#### [TASK PROMPT]
Write each line out again exactly as written.

#### [DATASET EXCERPTS]
* start *

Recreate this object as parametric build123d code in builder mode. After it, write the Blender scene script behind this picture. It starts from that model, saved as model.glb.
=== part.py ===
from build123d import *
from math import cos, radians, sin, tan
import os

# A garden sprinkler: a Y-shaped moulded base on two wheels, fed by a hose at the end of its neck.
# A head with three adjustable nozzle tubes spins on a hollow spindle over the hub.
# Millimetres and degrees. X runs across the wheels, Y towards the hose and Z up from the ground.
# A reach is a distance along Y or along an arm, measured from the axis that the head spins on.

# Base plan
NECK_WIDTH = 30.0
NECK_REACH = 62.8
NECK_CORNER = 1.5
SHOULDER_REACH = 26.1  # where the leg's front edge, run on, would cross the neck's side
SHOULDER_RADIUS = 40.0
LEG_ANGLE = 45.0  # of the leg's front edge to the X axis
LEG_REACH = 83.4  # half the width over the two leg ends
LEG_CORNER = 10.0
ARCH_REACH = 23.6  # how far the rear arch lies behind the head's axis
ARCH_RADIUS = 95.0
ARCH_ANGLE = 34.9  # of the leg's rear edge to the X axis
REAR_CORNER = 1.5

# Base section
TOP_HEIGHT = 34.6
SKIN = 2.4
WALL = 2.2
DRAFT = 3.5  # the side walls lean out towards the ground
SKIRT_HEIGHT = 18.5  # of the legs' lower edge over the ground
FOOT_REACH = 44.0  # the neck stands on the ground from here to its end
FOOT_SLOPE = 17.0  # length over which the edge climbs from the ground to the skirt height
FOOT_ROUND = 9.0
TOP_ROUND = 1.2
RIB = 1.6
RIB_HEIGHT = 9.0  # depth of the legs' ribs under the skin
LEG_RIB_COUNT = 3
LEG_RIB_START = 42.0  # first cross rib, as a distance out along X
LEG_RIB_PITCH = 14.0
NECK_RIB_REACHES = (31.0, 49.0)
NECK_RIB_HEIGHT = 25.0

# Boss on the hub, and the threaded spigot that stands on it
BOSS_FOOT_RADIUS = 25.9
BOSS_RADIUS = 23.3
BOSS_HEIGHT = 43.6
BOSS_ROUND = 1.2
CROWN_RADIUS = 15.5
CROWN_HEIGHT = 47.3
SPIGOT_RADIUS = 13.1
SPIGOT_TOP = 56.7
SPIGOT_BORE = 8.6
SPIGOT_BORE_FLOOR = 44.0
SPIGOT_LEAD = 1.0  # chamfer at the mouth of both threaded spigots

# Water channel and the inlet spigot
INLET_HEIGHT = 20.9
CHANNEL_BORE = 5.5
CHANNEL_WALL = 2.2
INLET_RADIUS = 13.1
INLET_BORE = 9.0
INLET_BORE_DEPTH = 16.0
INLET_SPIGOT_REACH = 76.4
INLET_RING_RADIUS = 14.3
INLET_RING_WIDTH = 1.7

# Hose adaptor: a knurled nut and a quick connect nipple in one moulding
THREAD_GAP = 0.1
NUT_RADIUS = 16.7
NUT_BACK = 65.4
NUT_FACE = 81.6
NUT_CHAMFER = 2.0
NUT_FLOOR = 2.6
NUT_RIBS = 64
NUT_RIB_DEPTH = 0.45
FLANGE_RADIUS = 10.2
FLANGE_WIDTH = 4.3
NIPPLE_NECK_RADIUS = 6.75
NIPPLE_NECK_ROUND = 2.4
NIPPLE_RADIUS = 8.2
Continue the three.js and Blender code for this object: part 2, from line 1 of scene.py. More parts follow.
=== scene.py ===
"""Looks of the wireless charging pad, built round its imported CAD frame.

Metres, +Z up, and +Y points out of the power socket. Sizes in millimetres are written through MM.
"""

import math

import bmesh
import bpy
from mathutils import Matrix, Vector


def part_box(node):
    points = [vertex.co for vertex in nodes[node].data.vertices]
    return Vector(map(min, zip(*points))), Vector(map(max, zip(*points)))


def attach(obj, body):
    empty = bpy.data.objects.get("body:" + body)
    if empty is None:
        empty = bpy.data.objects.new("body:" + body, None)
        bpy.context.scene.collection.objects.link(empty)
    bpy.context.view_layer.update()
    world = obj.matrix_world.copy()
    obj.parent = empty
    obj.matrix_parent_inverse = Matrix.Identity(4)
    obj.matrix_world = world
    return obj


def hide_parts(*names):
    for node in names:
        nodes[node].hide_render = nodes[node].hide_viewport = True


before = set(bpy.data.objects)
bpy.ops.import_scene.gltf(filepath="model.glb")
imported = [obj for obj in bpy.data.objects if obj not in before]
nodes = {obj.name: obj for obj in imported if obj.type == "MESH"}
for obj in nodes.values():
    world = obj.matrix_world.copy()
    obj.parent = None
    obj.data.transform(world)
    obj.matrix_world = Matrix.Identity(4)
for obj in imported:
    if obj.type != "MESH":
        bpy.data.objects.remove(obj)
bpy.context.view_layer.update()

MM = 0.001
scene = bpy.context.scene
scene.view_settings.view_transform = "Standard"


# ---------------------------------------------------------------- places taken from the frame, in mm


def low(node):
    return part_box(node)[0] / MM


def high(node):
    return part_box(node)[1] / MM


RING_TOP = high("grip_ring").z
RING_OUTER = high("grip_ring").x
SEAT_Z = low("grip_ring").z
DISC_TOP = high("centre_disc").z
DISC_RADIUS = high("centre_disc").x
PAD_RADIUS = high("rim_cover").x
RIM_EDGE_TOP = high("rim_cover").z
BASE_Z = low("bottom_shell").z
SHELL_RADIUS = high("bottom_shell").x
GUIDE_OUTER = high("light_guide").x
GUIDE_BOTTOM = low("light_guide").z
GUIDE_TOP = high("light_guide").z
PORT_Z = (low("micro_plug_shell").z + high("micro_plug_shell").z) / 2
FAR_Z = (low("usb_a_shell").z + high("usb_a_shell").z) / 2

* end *

#### [OUTPUT FOR THIS TASK]
Recreate this object as parametric build123d code in builder mode. After it, write the Blender scene script behind this picture. It starts from that model, saved as model.glb.
=== part.py ===
from build123d import *
from math import cos, radians, sin, tan
import os

# A garden sprinkler: a Y-shaped moulded base on two wheels, fed by a hose at the end of its neck.
# A head with three adjustable nozzle tubes spins on a hollow spindle over the hub.
# Millimetres and degrees. X runs across the wheels, Y towards the hose and Z up from the ground.
# A reach is a distance along Y or along an arm, measured from the axis that the head spins on.

# Base plan
NECK_WIDTH = 30.0
NECK_REACH = 62.8
NECK_CORNER = 1.5
SHOULDER_REACH = 26.1  # where the leg's front edge, run on, would cross the neck's side
SHOULDER_RADIUS = 40.0
LEG_ANGLE = 45.0  # of the leg's front edge to the X axis
LEG_REACH = 83.4  # half the width over the two leg ends
LEG_CORNER = 10.0
ARCH_REACH = 23.6  # how far the rear arch lies behind the head's axis
ARCH_RADIUS = 95.0
ARCH_ANGLE = 34.9  # of the leg's rear edge to the X axis
REAR_CORNER = 1.5

# Base section
TOP_HEIGHT = 34.6
SKIN = 2.4
WALL = 2.2
DRAFT = 3.5  # the side walls lean out towards the ground
SKIRT_HEIGHT = 18.5  # of the legs' lower edge over the ground
FOOT_REACH = 44.0  # the neck stands on the ground from here to its end
FOOT_SLOPE = 17.0  # length over which the edge climbs from the ground to the skirt height
FOOT_ROUND = 9.0
TOP_ROUND = 1.2
RIB = 1.6
RIB_HEIGHT = 9.0  # depth of the legs' ribs under the skin
LEG_RIB_COUNT = 3
LEG_RIB_START = 42.0  # first cross rib, as a distance out along X
LEG_RIB_PITCH = 14.0
NECK_RIB_REACHES = (31.0, 49.0)
NECK_RIB_HEIGHT = 25.0

# Boss on the hub, and the threaded spigot that stands on it
BOSS_FOOT_RADIUS = 25.9
BOSS_RADIUS = 23.3
BOSS_HEIGHT = 43.6
BOSS_ROUND = 1.2
CROWN_RADIUS = 15.5
CROWN_HEIGHT = 47.3
SPIGOT_RADIUS = 13.1
SPIGOT_TOP = 56.7
SPIGOT_BORE = 8.6
SPIGOT_BORE_FLOOR = 44.0
SPIGOT_LEAD = 1.0  # chamfer at the mouth of both threaded spigots

# Water channel and the inlet spigot
INLET_HEIGHT = 20.9
CHANNEL_BORE = 5.5
CHANNEL_WALL = 2.2
INLET_RADIUS = 13.1
INLET_BORE = 9.0
INLET_BORE_DEPTH = 16.0
INLET_SPIGOT_REACH = 76.4
INLET_RING_RADIUS = 14.3
INLET_RING_WIDTH = 1.7

# Hose adaptor: a knurled nut and a quick connect nipple in one moulding
THREAD_GAP = 0.1
NUT_RADIUS = 16.7
NUT_BACK = 65.4
NUT_FACE = 81.6
NUT_CHAMFER = 2.0
NUT_FLOOR = 2.6
NUT_RIBS = 64
NUT_RIB_DEPTH = 0.45
FLANGE_RADIUS = 10.2
FLANGE_WIDTH = 4.3
NIPPLE_NECK_RADIUS = 6.75
NIPPLE_NECK_ROUND = 2.4
NIPPLE_RADIUS = 8.2
Continue the three.js and Blender code for this object: part 2, from line 1 of scene.py. More parts follow.
=== scene.py ===
"""Looks of the wireless charging pad, built round its imported CAD frame.

Metres, +Z up, and +Y points out of the power socket. Sizes in millimetres are written through MM.
"""

import math

import bmesh
import bpy
from mathutils import Matrix, Vector


def part_box(node):
    points = [vertex.co for vertex in nodes[node].data.vertices]
    return Vector(map(min, zip(*points))), Vector(map(max, zip(*points)))


def attach(obj, body):
    empty = bpy.data.objects.get("body:" + body)
    if empty is None:
        empty = bpy.data.objects.new("body:" + body, None)
        bpy.context.scene.collection.objects.link(empty)
    bpy.context.view_layer.update()
    world = obj.matrix_world.copy()
    obj.parent = empty
    obj.matrix_parent_inverse = Matrix.Identity(4)
    obj.matrix_world = world
    return obj


def hide_parts(*names):
    for node in names:
        nodes[node].hide_render = nodes[node].hide_viewport = True


before = set(bpy.data.objects)
bpy.ops.import_scene.gltf(filepath="model.glb")
imported = [obj for obj in bpy.data.objects if obj not in before]
nodes = {obj.name: obj for obj in imported if obj.type == "MESH"}
for obj in nodes.values():
    world = obj.matrix_world.copy()
    obj.parent = None
    obj.data.transform(world)
    obj.matrix_world = Matrix.Identity(4)
for obj in imported:
    if obj.type != "MESH":
        bpy.data.objects.remove(obj)
bpy.context.view_layer.update()

MM = 0.001
scene = bpy.context.scene
scene.view_settings.view_transform = "Standard"


# ---------------------------------------------------------------- places taken from the frame, in mm


def low(node):
    return part_box(node)[0] / MM


def high(node):
    return part_box(node)[1] / MM


RING_TOP = high("grip_ring").z
RING_OUTER = high("grip_ring").x
SEAT_Z = low("grip_ring").z
DISC_TOP = high("centre_disc").z
DISC_RADIUS = high("centre_disc").x
PAD_RADIUS = high("rim_cover").x
RIM_EDGE_TOP = high("rim_cover").z
BASE_Z = low("bottom_shell").z
SHELL_RADIUS = high("bottom_shell").x
GUIDE_OUTER = high("light_guide").x
GUIDE_BOTTOM = low("light_guide").z
GUIDE_TOP = high("light_guide").z
PORT_Z = (low("micro_plug_shell").z + high("micro_plug_shell").z) / 2
FAR_Z = (low("usb_a_shell").z + high("usb_a_shell").z) / 2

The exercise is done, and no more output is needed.